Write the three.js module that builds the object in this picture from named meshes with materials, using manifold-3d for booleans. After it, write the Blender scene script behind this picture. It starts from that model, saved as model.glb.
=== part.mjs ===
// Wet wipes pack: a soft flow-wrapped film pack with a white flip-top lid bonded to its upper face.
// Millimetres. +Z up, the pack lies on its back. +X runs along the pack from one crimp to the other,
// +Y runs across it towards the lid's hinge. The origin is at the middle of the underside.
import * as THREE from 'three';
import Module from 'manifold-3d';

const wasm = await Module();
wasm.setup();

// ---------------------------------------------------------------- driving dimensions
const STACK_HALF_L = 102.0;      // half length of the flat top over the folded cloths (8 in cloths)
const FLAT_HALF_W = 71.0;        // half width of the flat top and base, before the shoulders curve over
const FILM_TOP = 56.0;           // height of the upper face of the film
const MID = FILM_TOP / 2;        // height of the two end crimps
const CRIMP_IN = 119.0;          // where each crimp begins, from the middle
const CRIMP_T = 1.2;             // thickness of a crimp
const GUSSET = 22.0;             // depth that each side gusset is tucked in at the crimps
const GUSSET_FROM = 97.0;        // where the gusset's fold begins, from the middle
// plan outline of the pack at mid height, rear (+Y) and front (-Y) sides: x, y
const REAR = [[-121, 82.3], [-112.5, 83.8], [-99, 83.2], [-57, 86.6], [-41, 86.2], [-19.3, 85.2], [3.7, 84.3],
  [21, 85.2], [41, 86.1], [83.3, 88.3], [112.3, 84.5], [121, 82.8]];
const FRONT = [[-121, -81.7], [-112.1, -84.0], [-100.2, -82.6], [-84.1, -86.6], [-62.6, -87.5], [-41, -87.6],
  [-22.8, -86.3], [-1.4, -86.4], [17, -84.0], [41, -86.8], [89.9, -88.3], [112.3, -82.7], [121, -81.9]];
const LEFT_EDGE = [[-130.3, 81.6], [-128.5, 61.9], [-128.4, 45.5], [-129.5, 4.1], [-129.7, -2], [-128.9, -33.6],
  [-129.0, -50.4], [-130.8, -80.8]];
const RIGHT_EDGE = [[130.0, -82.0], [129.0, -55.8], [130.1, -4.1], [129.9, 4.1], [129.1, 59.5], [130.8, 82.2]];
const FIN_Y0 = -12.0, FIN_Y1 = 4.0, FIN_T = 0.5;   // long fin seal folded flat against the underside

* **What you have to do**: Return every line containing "three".

* **Full response**:
Write the three.js module that builds the object in this picture from named meshes with materials, using manifold-3d for booleans. After it, write the Blender scene script behind this picture. It starts from that model, saved as model.glb.
import * as THREE from 'three';